Патрули стражи регулярно обходили плато над царской резиденцией, несмотря на то что крутые утесы позади дворца были практически недоступны. Как и другие деспоты в истории, Эхнатон полагался прежде всего на преданность своих телохранителей, а также начальника городской стражи. Маху, как и все высшие чины при Эхнатоне, был обязан всем царской милости и лез из кожи вон, доказывая свою верность. Он велел написать на стенах своей гробницы «Гимн Атону», официальное кредо новой религии Эхнатона, целых четыре раза! Речи, в которых он изливал свое преклонение перед монархом, были образцом льстивости.
Однако в атмосфере, пропитанной паранойей, даже самому лояльному служащему не доверяли бесконтрольно распоряжаться охраной царя. У фараона имелась еще элитная личная стража, состоявшая из солдат-иноземцев, менее склонных к возмущению против него. Руководители важнейших служб, по-видимому, также были иноземцами. Судя по именам, визирь Апер-Эль, главный врач царя Пенту и управляющий двором Туту не являлись египтянами по происхождению.
Будучи богами на земле и единственным путем к спасению душ, царская семья не могла избавиться от страха перед изменой соотечественников.
В последний раз Эхнатон, Нефертити и все шесть принцесс появились на людях во время великолепного приема в 1342 году, на двенадцатый год правления. Сидя все вместе в тени под навесом (на несколько часов церемонии под жаркими лучами солнца догму временно отставили ради комфорта, по меньшей мере для царской семьи), они созерцали нескончаемую вереницу чужестранных вельмож, подносящих им экзотические дары, что символизировало власть царя над всеми странами, подобную господству солнца. В официальной записи это формулировалось так:
Отнюдь не все иностранные владыки были в восторге от этой характерно-египетской демонстрации абсолютизма. В письме к Эхнатону царь Ассирии, Ашшурубаллит, высказался в весьма резком тоне: «Зачем заставили (моих) посланцев стоять под солнцем и умирать от солнца?»[220]
Неблагодарный ассириец не оценил возможности неограниченного контакта с дарующими жизнь лучами Атона…Конец династии
Благосклонность небес оказалась не беспредельной. Едва разъехались из Ахет-Атона участники действа, как царскую семью постигла трагедия. Вторая дочь Эхнатона, Мекетатон, умерла в нежном возрасте семи лет, за нею вскоре последовала мать царя Тийе, которую он очень любил. Обеих похоронили, как повелел Эхнатон, — в царской гробнице, вырубленной в склоне холма за пустынной долиной на восточном горизонте, в восьми милях от города. Сцены оплакивания, изображенные на стенах, передают душевное состояние сраженных горем родственников.

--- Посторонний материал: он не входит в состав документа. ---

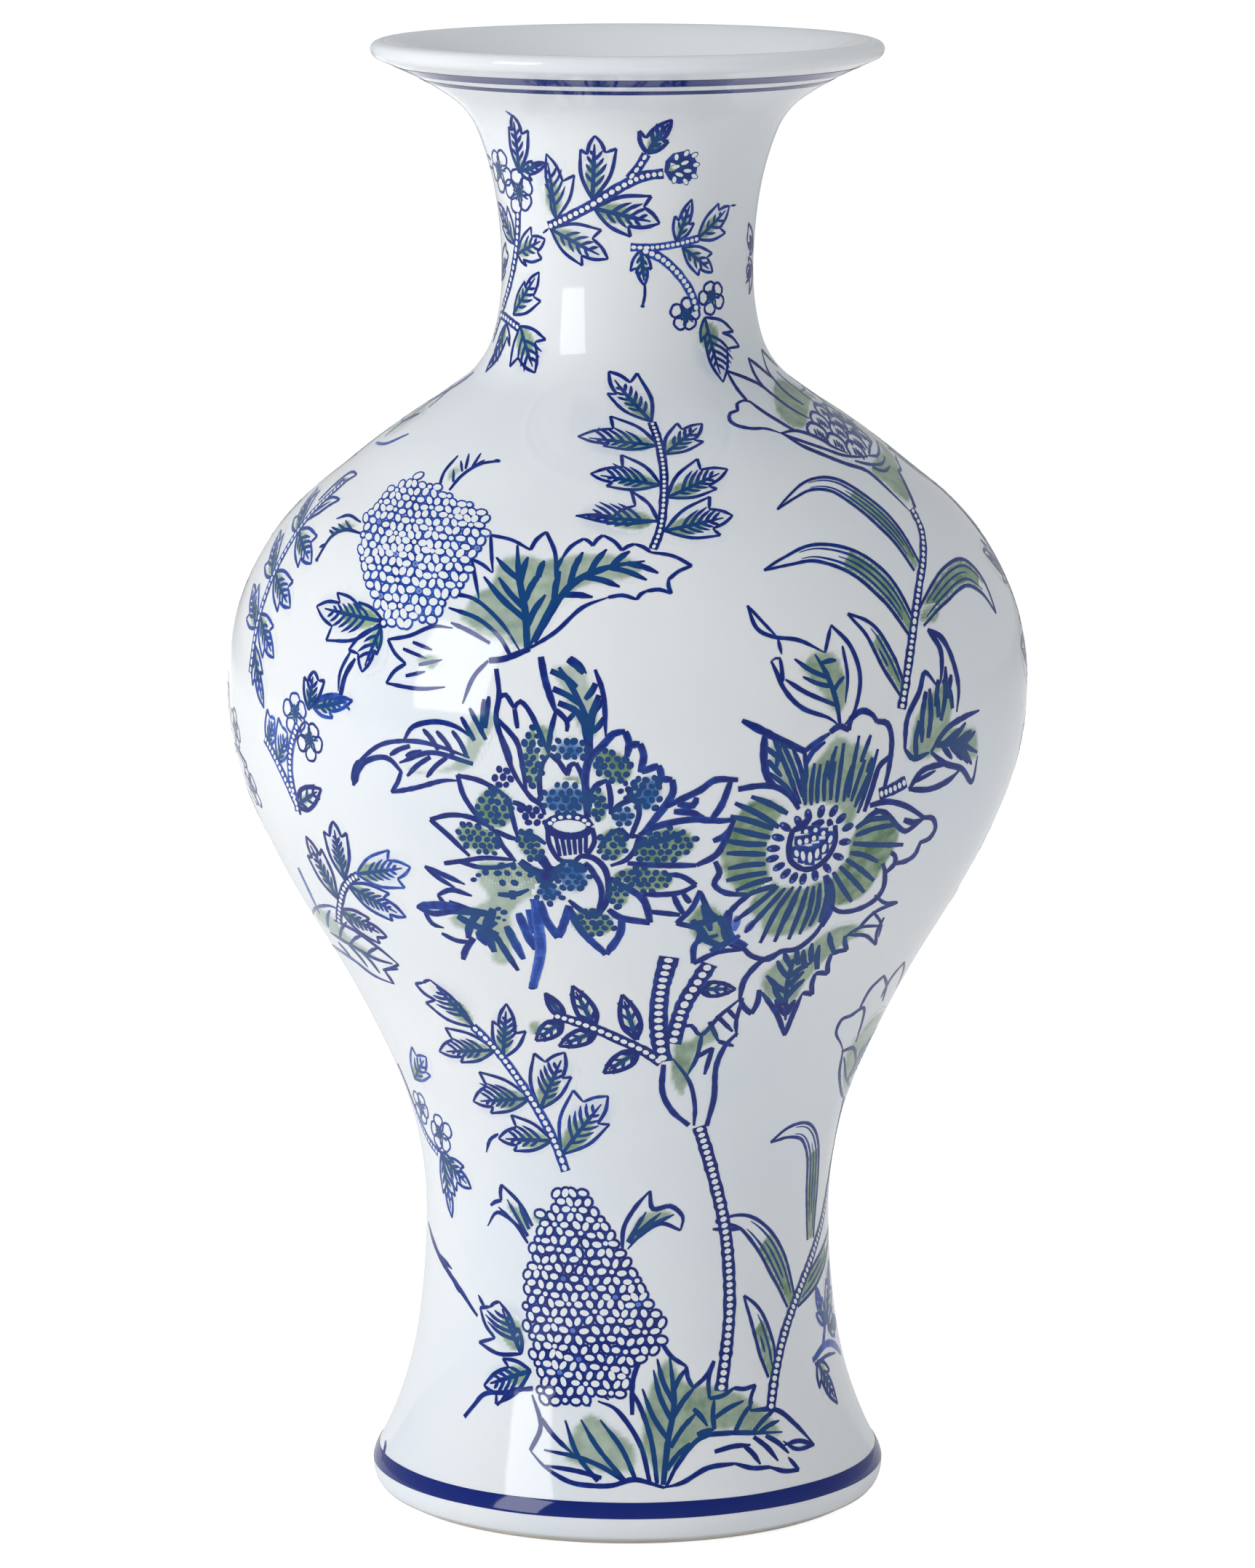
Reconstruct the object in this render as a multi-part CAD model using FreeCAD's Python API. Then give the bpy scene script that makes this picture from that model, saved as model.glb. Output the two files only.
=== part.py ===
import FreeCAD, Part
import math
import os

# A porcelain vase on its foot ring: a wide trumpet mouth, a slim neck, a full round
# shoulder and a narrow waist above a spread foot. Millimetres, +Z up, origin at the
# centre of the flat face that it stands on.
#
# It is made as a potter makes it. Clay sections are thrown apart and luted together at
# joints square to the wall, and then the outside and the inside each get a coat of
# glaze. Painted bands lie flush in the outside glaze.

HEIGHT = 400.0
GLAZE = 0.5

# The outside of the glaze at each turn of the outline: radius, height, the way the
# outline is heading there (0 is outwards, 90 is straight up) and the whole wall's
# thickness, both glazes included, or 0 where no wall is measured from the knot.
# Tangent arcs join one knot to the next.
GLAZE_START = (68.5, 2.2, 45.0, 0.0)
FOOT_BULGE = (70.5, 7.5, 90.0, 0.0)
SKIRT_LOW = (67.0, 16.0, 115.0, 0.0)
WAIST = (55.5, 79.0, 90.0, 6.5)
BELLY_LOW = (85.0, 160.0, 58.0, 6.0)
BELLY = (109.0, 226.0, 90.0, 6.0)
SHOULDER_HIGH = (83.0, 280.0, 142.0, 6.0)
SHOULDER_FLAT = (62.5, 296.0, 145.0, 6.0)
NECK_ROOT = (45.0, 308.0, 144.0, 6.0)
NECK = (34.0, 337.5, 90.0, 5.5)
FLARE = (40.5, 376.0, 68.0, 5.5)
LIP_UNDER = (58.0, 391.0, 27.0, 6.5)
LIP_TURN = (67.6, 395.3, 24.0, 0.0)
LIP_EDGE = (69.2, 397.7, 90.0, 0.0)
LIP_CREST = (65.8, HEIGHT, 180.0, 0.0)

# The foot: its flat resting ring, its inner wall and the floor between.
FOOT_FLAT_OUTER = 63.0
FOOT_FLAT_INNER = 57.5
FOOT_BORE = 56.0
FOOT_EDGE_ROUND = FOOT_FLAT_INNER - FOOT_BORE
FLOOR_THICK = 6.0
FLOOR_FLAT = 38.0
FLOOR_CORNER = (51.0, 32.0, 100.0)

# Painted bands: lowest and highest edge, and how deep each lies in the glaze.
BAND_DEPTH = 0.2
FOOT_BAND = (8.5, 12.6)
RIM_BAND_WIDE = (391.7, 393.3)
RIM_BAND_FINE = (389.3, 389.9)
BAND_REACH = 90.0


def heading_of(knot):
    turn = math.radians(knot[2])
    return FreeCAD.Vector(math.cos(turn), 0, math.sin(turn))


def place_of(knot):
    return FreeCAD.Vector(knot[0], 0, knot[1])


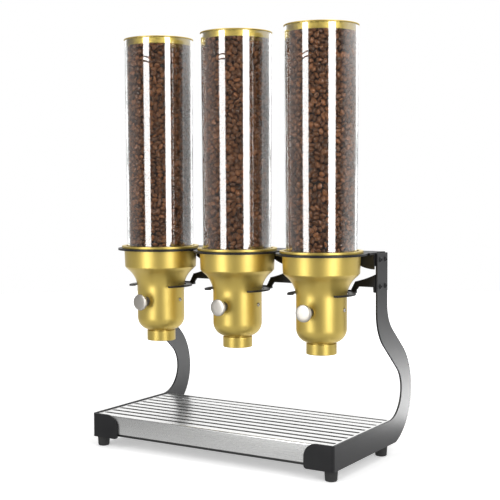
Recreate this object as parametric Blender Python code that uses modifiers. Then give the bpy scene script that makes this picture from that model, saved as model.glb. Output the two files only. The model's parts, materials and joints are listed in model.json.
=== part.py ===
"""Counter-top dispenser: three clear canisters with sprung push-knob shutters on a sheet-metal stand.

Lengths are metres, +Z is up and -Y is the front. Every piece is drawn in row coordinates, where y = 0 is
the plane of the three canister axes. The row_axis empty then puts the stand's middle over the origin.
"""
import math

import bmesh
import bpy
from mathutils import Matrix, Vector

# Driving dimensions: the stand
PITCH = 0.1518                 # from canister axis to canister axis
RIM_Z = 0.3225                 # height of the seat that the canisters hang in
HALF_WIDTH = 0.2223            # outer face of a side cheek
SHEET = 0.003                  # black sheet metal
FRONT_Y = -0.0953              # front face of the cheek flanges
REAR_Y = 0.1795                # rear of the cheeks' bulge
BAR_BOTTOM = 0.016             # underside of the stand, above the feet
BAR_TOP = 0.0545
POST_FRONT_Y = 0.049
POST_REAR_Y = 0.0855
POST_TOP = RIM_Z - 0.0005
GAP = 0.0003                   # clearance between pieces that touch
STEEL = 0.0015                 # stainless sheet of the base

# Driving dimensions: one canister, with heights measured from the rim seat
TUBE_RADIUS_LOW = 0.0541
TUBE_RADIUS_TOP = 0.0559
TUBE_WALL = 0.003
TUBE_TOP = 0.3418
TUBE_FOOT = -0.0197
COLLAR_RADIUS = 0.0600
BODY_RADIUS = 0.0390
BODY_WALL = 0.003
SPOUT_RADIUS = 0.0235
SPOUT_END = -0.153
KNOB_Z = -0.0855
KNOB_FACE = 0.0590             # distance of the knob's face from the canister axis
KNOB_RADIUS = 0.0132
SHUTTER_TRAVEL = 0.0110
SLOT_WIDTH = 0.0102
SCREW_Z = -0.084

# Bracket heights, from the rim seat
RING_TOP = 0.001
RING_UNDER = -0.002
RING_HOLE = 0.0618
RING_RADIUS = 0.0700
FORK_TOP = -0.0600
FORK_UNDER = -0.0625
SCREW_YS = (0.0595, 0.0780)
UPPER_SCREW_Z = -0.0105
LOWER_SCREW_Z = -0.0520

ROUND = 28                     # facets of a large turned piece
SMALL_ROUND = 16
ALONG_X = Matrix(((0, 0, 1, 0), (1, 0, 0, 0), (0, 1, 0, 0), (0, 0, 0, 1)))
ALONG_Y = Matrix(((1, 0, 0, 0), (0, 0, -1, 0), (0, 1, 0, 0), (0, 0, 0, 1)))
TO_FRONT = Matrix.Rotation(math.radians(90), 4, "X")
TO_RIGHT = Matrix.Rotation(math.radians(90), 4, "Y")

MATERIALS = {
    "black_powder_coat": ((0.020, 0.020, 0.022), 0.45, 0.0),
    "stainless": ((0.78, 0.78, 0.77), 0.25, 1.0),
    "gold_satin": ((0.62, 0.47, 0.17), 0.32, 1.0),
    "knob_metal": ((0.55, 0.52, 0.47), 0.35, 1.0),
    "clear_acrylic": ((0.92, 0.94, 0.94), 0.05, 0.0),
    "dark_rubber": ((0.015, 0.015, 0.015), 0.75, 0.0),
    "inner_plastic": ((0.10, 0.10, 0.10), 0.55, 0.0),
    "spring_steel": ((0.20, 0.19, 0.18), 0.40, 1.0),
}


def clear_scene():
    for item in list(bpy.data.objects):
        bpy.data.objects.remove(item, do_unlink=True)


def make_collection(name):
    made = bpy.data.collections.new(name)
    bpy.context.scene.collection.children.link(made)
    return made


def make_materials():
    made = {}
    for name, (colour, roughness, metallic) in MATERIALS.items():
        material = bpy.data.materials.new(name)
        material.use_nodes = True
        shader = material.node_tree.nodes["Principled BSDF"]
        shader.inputs["Base Color"].default_value = (*colour, 1.0)
        shader.inputs["Roughness"].default_value = roughness
        shader.inputs["Metallic"].default_value = metallic
        material.diffuse_color = (*colour, 1.0)
        made[name] = material
    return made


clear_scene()
PARTS = make_collection("cereal_dispenser")
HELPERS = make_collection("helpers")
LOOKS = make_materials()


# Shape helpers

def arc(centre, radius, start, end, steps):
    """Points on an arc, with the angles in degrees."""
    angles = [math.radians(start + (end - start) * i / steps) for i in range(steps + 1)]
    return [(centre[0] + radius * math.cos(a), centre[1] + radius * math.sin(a)) for a in angles]


def circle(centre, radius, steps):
    return arc(centre, radius, 0.0, 360.0, steps)[:-1]


def rounded_box(low, high, radii, steps=4):
    """An anticlockwise outline from low to high, with radii at low-left, low-right, top-right, top-left."""
    corners = (
        (low[0], low[1], 1, 1, 180),
        (high[0], low[1], -1, 1, 270),
        (high[0], high[1], -1, -1, 0),
        (low[0], high[1], 1, -1, 90),
    )
    points = []
    for (x, y, sx, sy, start), radius in zip(corners, radii):
        if radius == 0.0:
            points.append((x, y))
        else:
            points += arc((x + sx * radius, y + sy * radius), radius, start, start + 90, steps)
    return points


def add_helper(name, data, matrix=None):
    made = bpy.data.objects.new(name, data)
    HELPERS.objects.link(made)
    made.hide_render = True
    made.display_type = "WIRE"
    if matrix is not None:
        made.matrix_world = matrix
    return made


def lathe(name, profile, closed=True, segments=ROUND, matrix=None):
    """Turns a profile of (radius, height) points that runs down its outer side."""
    data = bpy.data.meshes.new(name)
    edges = [(i, i + 1) for i in range(len(profile) - 1)]
    if closed:
        edges.append((len(profile) - 1, 0))
    data.from_pydata([(radius, 0.0, height) for radius, height in profile], edges, [])
    made = add_helper(name, data, matrix)
    screw = made.modifiers.new("turn", "SCREW")
    screw.steps = segments
    screw.render_steps = segments
    screw.use_merge_vertices = True
    screw.merge_threshold = 0.00001
    return made


def box(name, low, high):
    data = bpy.data.meshes.new(name)
    shape = bmesh.new()
    bmesh.ops.create_cube(shape, size=1.0)
    size = Vector(high) - Vector(low)
    middle = (Vector(high) + Vector(low)) / 2
    bmesh.ops.scale(shape, vec=size, verts=shape.verts)
    bmesh.ops.translate(shape, vec=middle, verts=shape.verts)
    shape.to_mesh(data)
    shape.free()
    return add_helper(name, data)


def rod(name, radius, start, end, matrix, segments=SMALL_ROUND):
    """A cylinder from start to end along the matrix's own Z."""
    data = bpy.data.meshes.new(name)
    shape = bmesh.new()
    bmesh.ops.create_cone(
        shape, cap_ends=True, segments=segments, radius1=radius, radius2=radius, depth=end - start)
    bmesh.ops.translate(shape, vec=(0, 0, (start + end) / 2), verts=shape.verts)
    shape.to_mesh(data)
    shape.free()
    return add_helper(name, data, matrix)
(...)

Мать, скорбящая по умершему ребенку — в таком образе последний раз предстает перед нами Нефертити в Ахет-Атоне, поскольку сразу после этого всякие сведения о ней исчезают. Возможно, ее сгубил тот же недуг, что унес ее свекровь и дочь. Высказывалось также предположение, что знамения близкой смерти заставили Эхнатона радикально пересмотреть статус своей жены. В таком случае вряд ли объяснимо простым совпадением то, что за исчезновением Нефертити последовало назначение Эхнатоном некоего (не божественного) соправителя по имени Нефернефруатон — а ведь это первый элемент титулатуры Нефертити. Похоже, что царицу превратили в царя. Кто мог быть более надежным, более подходящим продолжателем дела Эхнатона, чем та, которая способствовала перевороту и пользовалась его плодами?
Эхнатон умер после осеннего сбора винограда в 1336 году, на семнадцатый год своего правления. Его уложили спать вечным сном в гробнице, снабдив весьма красноречивым набором вещей. Тысячелетней давности каменный сосуд с именем Хафра, вероятно, был положен рядом с покойным по его воле — ведь при этом фараоне был создан Великий Сфинкс, родоначальник всех солярных монументов. А вот наличие фигурок-ушебти с именами самого Эхнатона, которые предназначались для служения ему в потусторонней жизни, удивляет: принципами его религии это строго запрещалось. Похоже, что на смертном одре даже фанатиков иногда одолевают сомнения. Тело Эхнатона поместили в каменный саркофаг, защищенный по четырем углам не богинями загробного царства, а статуэтками его возлюбленной Нефертити.